Peritoneal CD11b⁺F4/80⁺ macrophages were isolated and treated with IL-4 in the presence of liposomes with miR-124 inhibitor or control antagomir for 24 hours as described in Materials and Methods. After which, viable cells were separated using Ficoll gradient and either stained for CD206, CD86 and MHC class II and analyzed by FACS (A, B), or used for mRNA isolation and analysis of expression of mRNA transcripts for TGF-β1, IL-10, Fizz1, Ym1, Arg1, iNOS, TNF, and miR-155 (C). In (A), the red line represents staining for isotype-matched control and the blue line - staining for surface markers. Each histogram shows overlay images. The percentage of positive cells is shown on each histogram in the upper right corner and the mean fluorescence intensity (MFI) - in the bottom right corner. The mean MFI ± S.E. of three separate experiments is shown in (B) (*, p<0.05) and mean ± S.E. of a triplicate is shown in (C).
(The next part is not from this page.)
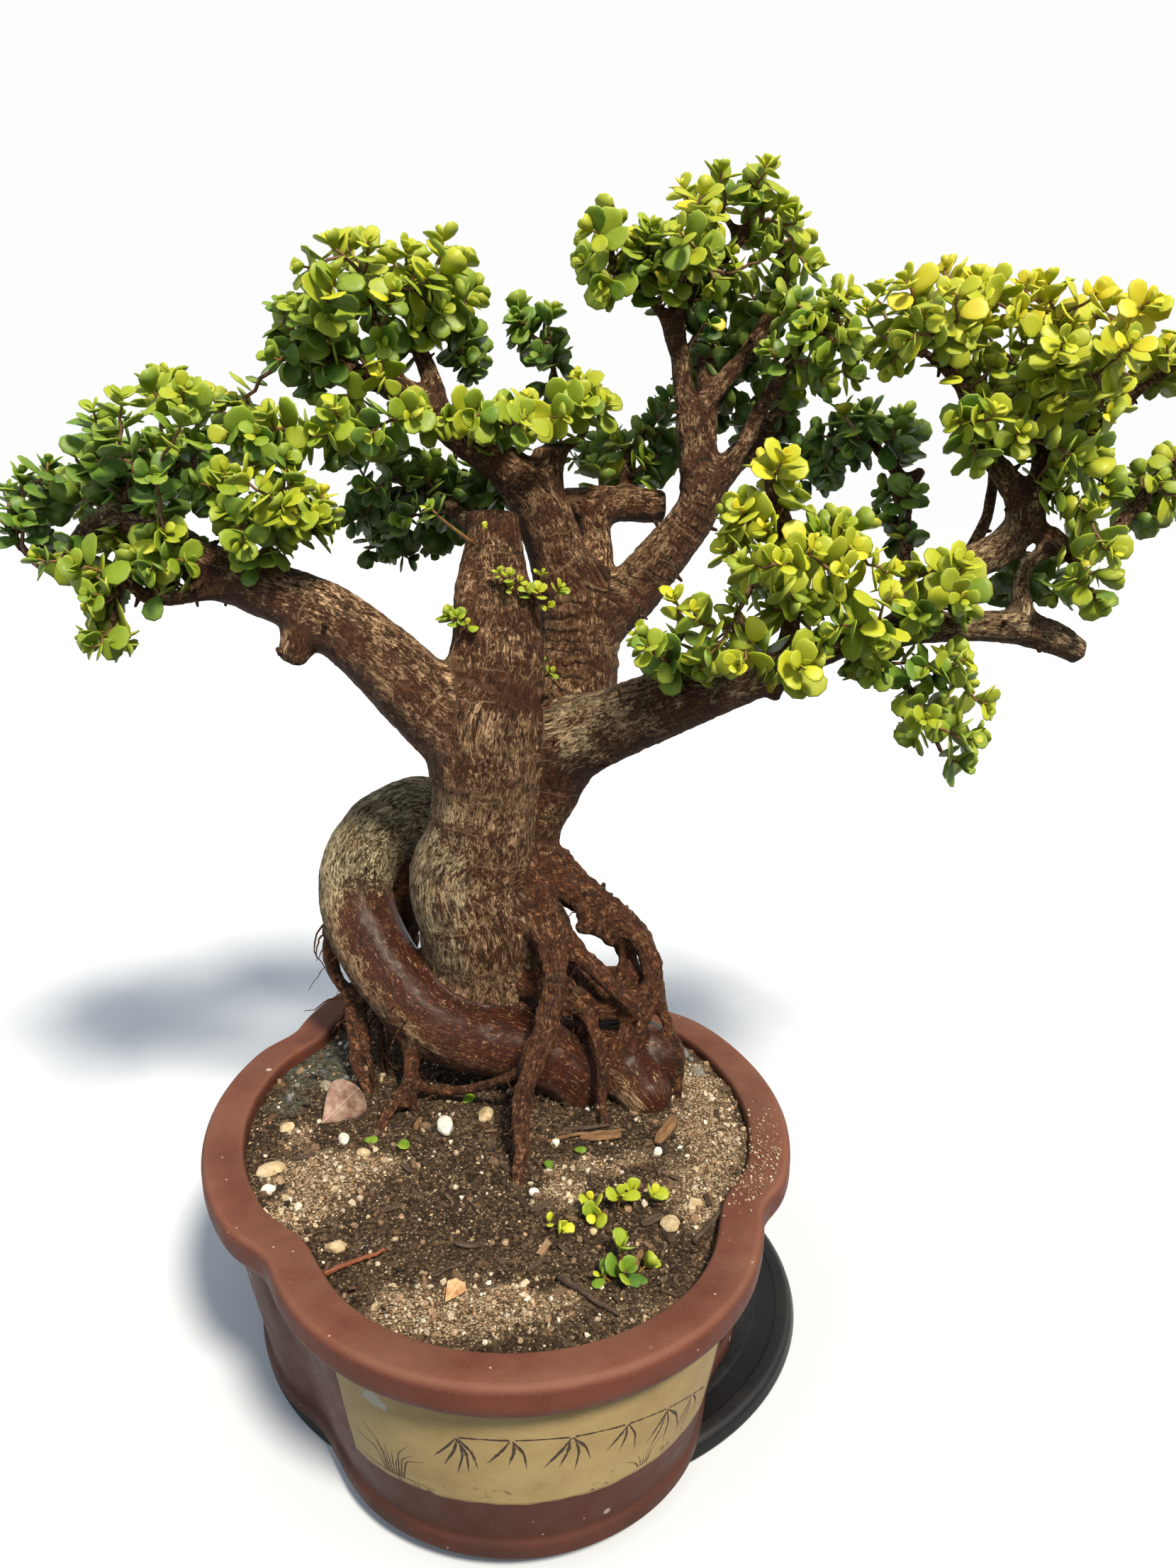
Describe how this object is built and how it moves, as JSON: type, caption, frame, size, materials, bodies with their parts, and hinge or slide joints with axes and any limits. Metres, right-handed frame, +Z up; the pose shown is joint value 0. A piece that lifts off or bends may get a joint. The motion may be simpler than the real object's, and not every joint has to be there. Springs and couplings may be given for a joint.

Figure 5. Analysis of expression of miR-124 (the M2 marker), miR-155 (the M1 marker) and miR-424 (the marker for immature monocytes) in the populations of classical (CD14⁺⁺CD16

⁻ ), intermediate (CD14⁺CD16⁺) and non-classical (CD14^lowCD16⁺) human monocytes. (A) Mononuclear cells were isolated from the peripheral blood of healthy individuals and stained for CD14, CD16 and CD4. The populations of CD14⁺⁺CD16⁻, CD14⁺CD16⁺, and CD14^lowCD16⁺ monocytes and CD14-CD16-CD4+ CD4 subsets were sorted by FACS and the expression of miR-124, miR-155, and miR-424 was analyzed as described in Materials and Methods. The mean MFI ± S.E. of three separate experiments with three healthy individuals is shown. Expression of miR-124 (B), miR-155 (C) and miR-424 (D) was analyzed in three sorted monocyte populations and compared to CD4 T cells. The level of expression of indicated miRNAs in CD4 T cells was used as a reference value.